--- BEGIN RECORDS SUPPLIED ---

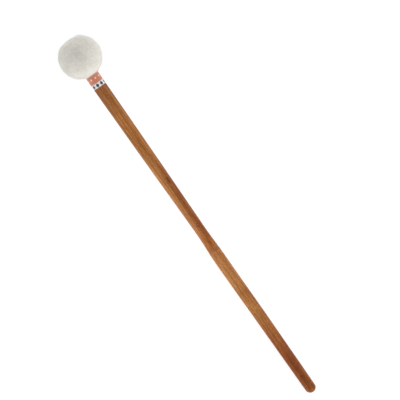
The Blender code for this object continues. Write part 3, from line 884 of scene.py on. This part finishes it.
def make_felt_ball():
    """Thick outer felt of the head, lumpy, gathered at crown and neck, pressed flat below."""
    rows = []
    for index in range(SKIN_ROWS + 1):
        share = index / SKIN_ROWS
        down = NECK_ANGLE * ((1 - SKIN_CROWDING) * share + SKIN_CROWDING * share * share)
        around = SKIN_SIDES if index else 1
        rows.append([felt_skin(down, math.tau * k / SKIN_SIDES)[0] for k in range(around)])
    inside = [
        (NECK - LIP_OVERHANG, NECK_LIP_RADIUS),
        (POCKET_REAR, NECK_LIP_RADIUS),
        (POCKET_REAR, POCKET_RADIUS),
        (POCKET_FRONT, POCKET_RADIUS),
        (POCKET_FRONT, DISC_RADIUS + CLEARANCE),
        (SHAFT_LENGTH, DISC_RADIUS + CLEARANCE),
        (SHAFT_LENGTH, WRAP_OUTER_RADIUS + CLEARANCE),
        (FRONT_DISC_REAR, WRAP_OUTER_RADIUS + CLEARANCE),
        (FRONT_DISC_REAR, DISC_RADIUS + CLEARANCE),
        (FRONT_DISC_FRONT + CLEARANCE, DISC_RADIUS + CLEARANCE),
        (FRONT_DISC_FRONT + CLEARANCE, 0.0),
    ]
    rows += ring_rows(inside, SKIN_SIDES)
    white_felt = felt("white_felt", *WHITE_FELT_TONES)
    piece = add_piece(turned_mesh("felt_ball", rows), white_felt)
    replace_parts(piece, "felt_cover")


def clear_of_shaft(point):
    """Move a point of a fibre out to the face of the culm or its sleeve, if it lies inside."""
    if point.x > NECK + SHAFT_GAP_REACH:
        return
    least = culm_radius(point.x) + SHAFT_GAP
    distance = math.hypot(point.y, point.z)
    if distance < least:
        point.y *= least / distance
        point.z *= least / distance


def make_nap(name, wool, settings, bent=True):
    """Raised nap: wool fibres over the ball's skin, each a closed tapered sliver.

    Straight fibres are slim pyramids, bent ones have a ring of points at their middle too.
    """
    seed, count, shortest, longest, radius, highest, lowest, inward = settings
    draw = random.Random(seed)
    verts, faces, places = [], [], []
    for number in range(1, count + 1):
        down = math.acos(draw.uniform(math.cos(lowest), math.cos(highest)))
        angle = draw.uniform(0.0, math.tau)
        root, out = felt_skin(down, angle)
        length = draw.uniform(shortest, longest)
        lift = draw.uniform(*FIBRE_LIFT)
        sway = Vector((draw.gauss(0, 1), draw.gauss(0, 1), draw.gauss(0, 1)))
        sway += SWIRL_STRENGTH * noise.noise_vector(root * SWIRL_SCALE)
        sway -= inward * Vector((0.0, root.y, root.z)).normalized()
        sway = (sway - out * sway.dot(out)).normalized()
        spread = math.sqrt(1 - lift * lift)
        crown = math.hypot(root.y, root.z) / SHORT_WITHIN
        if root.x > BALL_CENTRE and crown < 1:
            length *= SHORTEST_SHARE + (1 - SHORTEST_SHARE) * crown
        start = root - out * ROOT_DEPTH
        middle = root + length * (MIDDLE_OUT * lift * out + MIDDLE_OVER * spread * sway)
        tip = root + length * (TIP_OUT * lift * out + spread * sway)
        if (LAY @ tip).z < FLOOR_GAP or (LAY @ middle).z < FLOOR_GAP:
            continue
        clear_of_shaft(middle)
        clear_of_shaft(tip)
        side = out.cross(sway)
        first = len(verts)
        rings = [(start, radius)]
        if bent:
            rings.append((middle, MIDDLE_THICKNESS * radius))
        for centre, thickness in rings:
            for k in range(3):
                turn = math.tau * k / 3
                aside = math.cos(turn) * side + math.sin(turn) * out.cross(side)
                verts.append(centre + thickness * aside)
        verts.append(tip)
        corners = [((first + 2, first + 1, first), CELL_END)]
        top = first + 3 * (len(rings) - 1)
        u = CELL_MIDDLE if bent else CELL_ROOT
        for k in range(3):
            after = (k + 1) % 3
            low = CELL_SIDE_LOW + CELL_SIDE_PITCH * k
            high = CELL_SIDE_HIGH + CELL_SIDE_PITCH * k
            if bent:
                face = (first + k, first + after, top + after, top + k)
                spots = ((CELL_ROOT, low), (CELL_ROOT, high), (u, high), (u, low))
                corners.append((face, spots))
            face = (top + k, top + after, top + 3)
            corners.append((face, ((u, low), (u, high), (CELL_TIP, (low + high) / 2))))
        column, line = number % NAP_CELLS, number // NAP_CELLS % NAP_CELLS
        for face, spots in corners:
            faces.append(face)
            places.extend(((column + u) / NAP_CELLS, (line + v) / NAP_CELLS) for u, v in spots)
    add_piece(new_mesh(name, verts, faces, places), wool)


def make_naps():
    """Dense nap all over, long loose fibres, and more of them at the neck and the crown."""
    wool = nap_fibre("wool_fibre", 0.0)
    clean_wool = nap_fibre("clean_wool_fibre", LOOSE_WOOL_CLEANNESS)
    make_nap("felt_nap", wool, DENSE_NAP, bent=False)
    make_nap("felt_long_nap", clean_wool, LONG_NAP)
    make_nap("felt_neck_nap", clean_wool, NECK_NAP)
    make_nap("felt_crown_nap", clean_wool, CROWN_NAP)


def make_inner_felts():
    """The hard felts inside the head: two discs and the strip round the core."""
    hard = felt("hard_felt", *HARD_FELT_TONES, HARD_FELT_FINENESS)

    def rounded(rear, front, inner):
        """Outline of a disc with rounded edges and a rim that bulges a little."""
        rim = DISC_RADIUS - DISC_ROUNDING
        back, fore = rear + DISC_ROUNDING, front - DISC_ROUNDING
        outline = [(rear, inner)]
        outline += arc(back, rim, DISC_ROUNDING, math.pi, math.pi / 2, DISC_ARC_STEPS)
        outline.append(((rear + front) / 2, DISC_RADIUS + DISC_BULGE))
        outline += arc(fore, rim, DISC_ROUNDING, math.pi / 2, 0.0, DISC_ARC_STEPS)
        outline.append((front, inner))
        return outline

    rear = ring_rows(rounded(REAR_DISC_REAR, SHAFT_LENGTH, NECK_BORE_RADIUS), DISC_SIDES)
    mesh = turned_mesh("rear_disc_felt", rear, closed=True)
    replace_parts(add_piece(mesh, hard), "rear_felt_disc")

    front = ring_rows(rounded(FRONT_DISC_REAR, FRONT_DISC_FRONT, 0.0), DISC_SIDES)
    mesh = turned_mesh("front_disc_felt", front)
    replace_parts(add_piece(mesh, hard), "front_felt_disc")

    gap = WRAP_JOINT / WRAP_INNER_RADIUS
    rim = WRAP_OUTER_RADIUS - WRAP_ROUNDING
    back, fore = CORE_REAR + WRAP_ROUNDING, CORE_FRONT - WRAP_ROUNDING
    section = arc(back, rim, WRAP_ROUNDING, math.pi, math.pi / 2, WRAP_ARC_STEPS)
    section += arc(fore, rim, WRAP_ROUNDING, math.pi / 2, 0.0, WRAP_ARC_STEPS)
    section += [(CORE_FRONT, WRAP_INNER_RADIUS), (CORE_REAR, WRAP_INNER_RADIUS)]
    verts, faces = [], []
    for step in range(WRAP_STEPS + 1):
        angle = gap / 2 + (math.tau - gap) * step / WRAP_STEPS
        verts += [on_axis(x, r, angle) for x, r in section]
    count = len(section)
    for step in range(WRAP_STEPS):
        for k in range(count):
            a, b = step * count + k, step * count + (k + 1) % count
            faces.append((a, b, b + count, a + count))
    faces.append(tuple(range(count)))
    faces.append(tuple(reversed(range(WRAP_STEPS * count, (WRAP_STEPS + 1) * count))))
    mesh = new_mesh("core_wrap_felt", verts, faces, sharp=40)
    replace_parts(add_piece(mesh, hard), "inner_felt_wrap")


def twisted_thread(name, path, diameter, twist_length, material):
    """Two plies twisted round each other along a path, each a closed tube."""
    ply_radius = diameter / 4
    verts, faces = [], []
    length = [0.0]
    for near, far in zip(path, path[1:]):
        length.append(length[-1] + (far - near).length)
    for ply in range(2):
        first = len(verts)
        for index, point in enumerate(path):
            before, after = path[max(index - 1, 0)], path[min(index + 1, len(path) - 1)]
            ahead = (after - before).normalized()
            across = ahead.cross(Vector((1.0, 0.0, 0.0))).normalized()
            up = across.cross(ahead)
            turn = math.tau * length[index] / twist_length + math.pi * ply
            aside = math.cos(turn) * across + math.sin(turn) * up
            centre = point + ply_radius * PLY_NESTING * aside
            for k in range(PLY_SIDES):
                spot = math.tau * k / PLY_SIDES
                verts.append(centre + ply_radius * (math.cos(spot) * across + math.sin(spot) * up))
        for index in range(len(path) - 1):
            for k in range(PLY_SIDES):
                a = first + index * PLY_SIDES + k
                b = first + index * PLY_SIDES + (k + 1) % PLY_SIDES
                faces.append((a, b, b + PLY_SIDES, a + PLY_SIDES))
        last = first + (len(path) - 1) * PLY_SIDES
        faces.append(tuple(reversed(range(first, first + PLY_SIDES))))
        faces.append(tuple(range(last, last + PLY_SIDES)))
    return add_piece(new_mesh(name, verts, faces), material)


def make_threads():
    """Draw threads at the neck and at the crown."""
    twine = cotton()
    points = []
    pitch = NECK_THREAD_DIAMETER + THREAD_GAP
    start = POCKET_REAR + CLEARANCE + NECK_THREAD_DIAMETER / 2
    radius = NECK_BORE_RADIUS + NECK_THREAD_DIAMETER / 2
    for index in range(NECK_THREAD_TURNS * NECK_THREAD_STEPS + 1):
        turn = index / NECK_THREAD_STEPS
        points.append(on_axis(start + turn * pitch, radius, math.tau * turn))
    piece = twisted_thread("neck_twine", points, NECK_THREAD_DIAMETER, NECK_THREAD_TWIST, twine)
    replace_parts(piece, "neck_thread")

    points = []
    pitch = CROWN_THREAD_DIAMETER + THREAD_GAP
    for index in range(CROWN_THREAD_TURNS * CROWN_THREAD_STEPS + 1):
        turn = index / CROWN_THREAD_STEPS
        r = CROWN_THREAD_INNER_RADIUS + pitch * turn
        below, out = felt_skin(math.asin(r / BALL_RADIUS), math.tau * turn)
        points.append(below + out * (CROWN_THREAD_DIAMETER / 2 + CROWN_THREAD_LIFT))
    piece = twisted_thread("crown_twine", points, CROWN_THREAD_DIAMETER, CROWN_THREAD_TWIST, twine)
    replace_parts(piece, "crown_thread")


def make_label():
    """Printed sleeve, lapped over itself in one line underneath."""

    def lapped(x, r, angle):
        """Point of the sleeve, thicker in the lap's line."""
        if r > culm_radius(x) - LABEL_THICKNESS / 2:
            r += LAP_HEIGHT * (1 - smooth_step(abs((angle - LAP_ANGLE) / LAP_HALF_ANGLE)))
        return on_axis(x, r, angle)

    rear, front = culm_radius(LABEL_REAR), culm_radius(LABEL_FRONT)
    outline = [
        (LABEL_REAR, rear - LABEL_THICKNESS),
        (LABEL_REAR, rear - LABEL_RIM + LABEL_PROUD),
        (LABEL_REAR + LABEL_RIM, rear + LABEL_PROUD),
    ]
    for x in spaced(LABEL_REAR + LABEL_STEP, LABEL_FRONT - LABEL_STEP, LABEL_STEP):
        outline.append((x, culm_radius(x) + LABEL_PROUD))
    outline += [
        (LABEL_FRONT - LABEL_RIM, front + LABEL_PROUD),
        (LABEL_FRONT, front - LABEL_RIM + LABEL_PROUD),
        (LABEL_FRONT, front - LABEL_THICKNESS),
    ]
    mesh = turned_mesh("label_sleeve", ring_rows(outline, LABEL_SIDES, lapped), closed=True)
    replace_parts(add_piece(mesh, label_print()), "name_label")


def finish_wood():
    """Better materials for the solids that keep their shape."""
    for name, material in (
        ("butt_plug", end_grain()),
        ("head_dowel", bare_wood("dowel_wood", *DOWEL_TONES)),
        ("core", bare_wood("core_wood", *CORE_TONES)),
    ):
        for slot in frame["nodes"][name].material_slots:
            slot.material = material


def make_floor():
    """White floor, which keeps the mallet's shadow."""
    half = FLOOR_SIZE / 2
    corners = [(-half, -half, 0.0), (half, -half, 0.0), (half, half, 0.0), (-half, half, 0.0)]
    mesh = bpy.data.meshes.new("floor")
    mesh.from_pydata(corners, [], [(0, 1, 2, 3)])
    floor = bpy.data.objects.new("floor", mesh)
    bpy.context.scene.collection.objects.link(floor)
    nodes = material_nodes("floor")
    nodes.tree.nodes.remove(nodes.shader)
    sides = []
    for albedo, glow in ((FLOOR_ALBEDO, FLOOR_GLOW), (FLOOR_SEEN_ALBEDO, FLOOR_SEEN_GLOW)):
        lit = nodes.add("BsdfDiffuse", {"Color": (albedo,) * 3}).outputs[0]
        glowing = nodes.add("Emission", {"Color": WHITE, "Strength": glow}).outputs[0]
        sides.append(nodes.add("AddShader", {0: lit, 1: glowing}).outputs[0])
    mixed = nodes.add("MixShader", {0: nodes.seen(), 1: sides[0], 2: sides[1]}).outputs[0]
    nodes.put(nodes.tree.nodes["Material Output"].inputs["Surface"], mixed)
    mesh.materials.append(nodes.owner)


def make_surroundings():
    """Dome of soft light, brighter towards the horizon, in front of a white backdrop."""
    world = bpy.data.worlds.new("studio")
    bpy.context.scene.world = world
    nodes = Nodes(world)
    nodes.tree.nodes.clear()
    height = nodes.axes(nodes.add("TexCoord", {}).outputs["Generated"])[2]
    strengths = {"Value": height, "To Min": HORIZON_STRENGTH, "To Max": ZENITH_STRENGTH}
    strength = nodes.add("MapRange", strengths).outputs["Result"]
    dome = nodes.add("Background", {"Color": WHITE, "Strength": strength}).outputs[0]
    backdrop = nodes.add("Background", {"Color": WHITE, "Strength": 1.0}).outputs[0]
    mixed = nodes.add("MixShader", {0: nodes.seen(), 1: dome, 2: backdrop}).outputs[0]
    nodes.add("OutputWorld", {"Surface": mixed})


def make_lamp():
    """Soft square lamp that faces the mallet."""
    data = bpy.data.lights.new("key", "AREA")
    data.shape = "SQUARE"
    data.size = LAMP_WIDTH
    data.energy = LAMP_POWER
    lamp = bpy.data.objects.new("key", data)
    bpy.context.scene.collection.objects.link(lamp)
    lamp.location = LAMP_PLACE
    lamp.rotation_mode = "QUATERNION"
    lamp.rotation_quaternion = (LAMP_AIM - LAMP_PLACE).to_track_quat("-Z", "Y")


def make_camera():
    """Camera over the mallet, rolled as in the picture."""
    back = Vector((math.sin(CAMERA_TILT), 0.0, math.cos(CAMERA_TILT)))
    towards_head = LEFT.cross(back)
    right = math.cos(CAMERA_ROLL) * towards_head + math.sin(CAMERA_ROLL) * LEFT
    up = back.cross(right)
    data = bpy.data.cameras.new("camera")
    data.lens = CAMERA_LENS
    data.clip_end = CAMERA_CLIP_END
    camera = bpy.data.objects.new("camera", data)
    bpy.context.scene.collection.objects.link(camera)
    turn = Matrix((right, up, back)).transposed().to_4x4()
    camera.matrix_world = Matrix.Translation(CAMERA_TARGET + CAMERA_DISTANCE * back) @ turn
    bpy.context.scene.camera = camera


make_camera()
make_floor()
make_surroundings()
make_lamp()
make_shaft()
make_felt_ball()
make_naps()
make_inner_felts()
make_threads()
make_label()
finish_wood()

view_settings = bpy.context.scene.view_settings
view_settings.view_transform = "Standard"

--- END RECORDS SUPPLIED ---
--- BEGIN RECORDS SUPPLIED ---

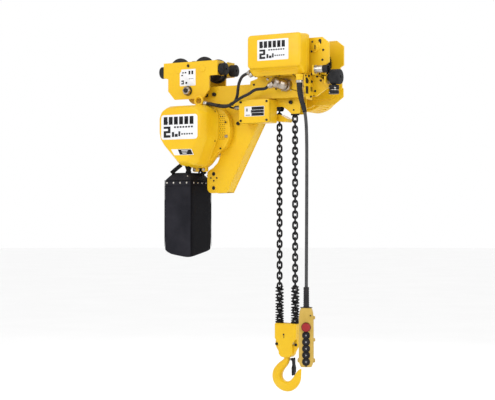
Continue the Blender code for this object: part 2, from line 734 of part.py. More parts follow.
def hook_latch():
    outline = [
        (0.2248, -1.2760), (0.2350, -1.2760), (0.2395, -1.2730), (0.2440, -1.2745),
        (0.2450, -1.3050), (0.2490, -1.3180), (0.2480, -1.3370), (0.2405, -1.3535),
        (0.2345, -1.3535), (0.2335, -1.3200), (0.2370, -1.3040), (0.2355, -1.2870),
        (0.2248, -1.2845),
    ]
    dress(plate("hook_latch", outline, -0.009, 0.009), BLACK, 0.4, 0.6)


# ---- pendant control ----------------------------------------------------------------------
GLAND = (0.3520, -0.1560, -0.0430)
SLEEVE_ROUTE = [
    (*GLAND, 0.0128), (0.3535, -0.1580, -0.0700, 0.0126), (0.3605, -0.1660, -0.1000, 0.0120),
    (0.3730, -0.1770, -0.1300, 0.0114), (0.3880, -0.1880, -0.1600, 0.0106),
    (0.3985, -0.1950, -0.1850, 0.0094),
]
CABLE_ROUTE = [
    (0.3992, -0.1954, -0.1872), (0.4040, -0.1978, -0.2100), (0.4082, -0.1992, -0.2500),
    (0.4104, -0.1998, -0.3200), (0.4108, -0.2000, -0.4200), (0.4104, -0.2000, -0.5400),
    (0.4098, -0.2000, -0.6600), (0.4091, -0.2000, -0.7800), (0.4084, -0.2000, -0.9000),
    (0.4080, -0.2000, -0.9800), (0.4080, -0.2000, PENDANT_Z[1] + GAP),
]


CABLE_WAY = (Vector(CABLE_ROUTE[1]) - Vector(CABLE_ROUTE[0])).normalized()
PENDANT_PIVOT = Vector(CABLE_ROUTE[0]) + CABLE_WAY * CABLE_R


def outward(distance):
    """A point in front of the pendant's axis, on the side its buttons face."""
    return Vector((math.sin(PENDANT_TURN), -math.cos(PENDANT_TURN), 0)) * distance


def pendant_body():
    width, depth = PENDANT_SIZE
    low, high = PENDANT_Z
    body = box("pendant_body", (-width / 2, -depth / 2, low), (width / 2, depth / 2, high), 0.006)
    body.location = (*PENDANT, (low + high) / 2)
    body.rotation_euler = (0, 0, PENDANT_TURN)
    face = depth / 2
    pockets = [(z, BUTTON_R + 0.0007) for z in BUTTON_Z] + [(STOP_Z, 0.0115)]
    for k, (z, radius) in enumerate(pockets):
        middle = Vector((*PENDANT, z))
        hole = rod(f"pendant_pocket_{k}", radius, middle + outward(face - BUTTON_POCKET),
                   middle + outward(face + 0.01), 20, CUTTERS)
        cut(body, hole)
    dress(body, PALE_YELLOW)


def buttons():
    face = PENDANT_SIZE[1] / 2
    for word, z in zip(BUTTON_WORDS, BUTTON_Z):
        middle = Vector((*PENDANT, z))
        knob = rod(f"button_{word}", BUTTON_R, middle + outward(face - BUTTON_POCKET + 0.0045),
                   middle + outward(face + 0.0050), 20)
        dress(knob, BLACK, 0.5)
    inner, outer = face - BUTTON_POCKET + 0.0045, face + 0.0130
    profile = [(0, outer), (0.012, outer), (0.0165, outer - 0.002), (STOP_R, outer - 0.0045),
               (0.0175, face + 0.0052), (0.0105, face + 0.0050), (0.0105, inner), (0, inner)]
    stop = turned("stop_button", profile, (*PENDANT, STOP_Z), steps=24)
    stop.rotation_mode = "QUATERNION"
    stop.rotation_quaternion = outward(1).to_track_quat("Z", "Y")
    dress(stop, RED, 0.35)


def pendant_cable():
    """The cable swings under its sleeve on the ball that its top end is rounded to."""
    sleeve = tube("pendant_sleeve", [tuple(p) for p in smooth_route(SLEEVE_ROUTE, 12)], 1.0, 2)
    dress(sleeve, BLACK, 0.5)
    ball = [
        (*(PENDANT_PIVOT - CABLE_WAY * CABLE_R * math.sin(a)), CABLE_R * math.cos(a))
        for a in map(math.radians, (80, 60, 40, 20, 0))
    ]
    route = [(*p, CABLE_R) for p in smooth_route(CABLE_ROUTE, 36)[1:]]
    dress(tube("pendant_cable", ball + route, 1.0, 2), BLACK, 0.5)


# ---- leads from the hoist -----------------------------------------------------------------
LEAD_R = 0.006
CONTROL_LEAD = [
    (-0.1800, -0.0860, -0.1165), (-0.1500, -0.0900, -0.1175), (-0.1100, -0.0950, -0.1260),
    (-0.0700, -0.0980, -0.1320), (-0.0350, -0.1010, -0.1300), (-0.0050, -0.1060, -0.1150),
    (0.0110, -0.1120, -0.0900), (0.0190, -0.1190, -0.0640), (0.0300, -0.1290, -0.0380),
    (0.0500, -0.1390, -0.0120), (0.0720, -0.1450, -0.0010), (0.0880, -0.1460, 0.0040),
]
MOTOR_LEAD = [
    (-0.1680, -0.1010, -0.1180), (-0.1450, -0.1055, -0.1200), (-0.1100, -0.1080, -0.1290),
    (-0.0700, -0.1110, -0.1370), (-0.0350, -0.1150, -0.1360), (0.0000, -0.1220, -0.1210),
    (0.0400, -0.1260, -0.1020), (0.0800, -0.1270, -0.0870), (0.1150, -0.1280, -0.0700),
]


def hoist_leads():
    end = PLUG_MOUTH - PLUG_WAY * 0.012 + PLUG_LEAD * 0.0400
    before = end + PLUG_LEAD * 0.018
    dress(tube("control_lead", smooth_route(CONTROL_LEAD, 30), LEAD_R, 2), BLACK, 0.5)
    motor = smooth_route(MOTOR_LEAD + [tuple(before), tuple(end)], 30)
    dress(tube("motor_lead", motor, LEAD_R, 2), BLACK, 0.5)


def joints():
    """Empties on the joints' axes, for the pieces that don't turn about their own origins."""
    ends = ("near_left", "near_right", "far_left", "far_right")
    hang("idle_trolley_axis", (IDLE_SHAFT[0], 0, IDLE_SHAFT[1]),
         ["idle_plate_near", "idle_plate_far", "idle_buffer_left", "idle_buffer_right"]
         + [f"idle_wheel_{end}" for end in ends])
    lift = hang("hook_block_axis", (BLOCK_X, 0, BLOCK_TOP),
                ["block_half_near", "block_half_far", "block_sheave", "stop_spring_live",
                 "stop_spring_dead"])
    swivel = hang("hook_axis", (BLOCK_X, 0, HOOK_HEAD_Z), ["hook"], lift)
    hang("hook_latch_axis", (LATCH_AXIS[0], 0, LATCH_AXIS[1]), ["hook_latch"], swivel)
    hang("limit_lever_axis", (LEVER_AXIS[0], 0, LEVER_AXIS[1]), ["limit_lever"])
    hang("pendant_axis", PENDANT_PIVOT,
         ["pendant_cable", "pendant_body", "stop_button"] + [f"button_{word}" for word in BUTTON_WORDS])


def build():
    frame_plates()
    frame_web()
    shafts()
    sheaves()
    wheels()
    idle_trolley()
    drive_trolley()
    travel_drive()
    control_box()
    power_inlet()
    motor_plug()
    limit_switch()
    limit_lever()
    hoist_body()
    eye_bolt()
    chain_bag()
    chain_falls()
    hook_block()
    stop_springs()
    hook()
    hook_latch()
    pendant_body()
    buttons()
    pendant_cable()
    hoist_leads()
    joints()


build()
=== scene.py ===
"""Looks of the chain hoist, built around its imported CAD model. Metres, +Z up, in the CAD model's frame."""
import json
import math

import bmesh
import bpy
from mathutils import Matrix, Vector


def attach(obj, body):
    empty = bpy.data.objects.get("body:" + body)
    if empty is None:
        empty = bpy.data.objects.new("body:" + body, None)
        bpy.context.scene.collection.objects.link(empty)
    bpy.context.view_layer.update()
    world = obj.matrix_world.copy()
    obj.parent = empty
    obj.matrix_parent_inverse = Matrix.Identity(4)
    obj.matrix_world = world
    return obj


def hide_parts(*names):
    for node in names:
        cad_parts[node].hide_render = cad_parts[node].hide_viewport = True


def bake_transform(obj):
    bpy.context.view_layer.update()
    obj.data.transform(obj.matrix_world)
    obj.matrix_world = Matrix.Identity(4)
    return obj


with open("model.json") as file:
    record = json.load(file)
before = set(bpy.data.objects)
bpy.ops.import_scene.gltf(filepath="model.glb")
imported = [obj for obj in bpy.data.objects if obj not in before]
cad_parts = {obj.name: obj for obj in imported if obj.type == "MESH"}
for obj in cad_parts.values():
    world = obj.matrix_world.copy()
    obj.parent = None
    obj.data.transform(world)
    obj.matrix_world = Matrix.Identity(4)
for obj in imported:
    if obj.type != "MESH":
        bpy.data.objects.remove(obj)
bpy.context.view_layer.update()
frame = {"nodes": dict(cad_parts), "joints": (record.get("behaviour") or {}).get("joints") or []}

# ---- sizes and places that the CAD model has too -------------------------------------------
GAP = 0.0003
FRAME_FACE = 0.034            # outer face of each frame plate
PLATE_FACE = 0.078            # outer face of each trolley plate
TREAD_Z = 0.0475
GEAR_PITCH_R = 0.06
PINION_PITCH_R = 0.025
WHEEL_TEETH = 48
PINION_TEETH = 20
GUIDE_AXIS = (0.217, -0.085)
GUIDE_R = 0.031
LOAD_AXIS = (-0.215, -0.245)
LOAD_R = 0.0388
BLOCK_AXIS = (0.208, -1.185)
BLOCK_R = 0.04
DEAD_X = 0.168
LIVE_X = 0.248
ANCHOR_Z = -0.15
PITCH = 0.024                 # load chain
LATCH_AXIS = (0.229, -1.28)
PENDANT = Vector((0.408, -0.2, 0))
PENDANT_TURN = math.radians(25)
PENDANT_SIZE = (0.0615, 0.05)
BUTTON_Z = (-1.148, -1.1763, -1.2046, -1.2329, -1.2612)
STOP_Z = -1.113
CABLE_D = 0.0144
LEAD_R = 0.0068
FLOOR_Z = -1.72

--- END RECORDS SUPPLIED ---

Read the entries and select each line where the word "collection" is found.

*SOLUTION*:
    bpy.context.scene.collection.objects.link(floor)
    bpy.context.scene.collection.objects.link(lamp)
    bpy.context.scene.collection.objects.link(camera)
        bpy.context.scene.collection.objects.link(empty)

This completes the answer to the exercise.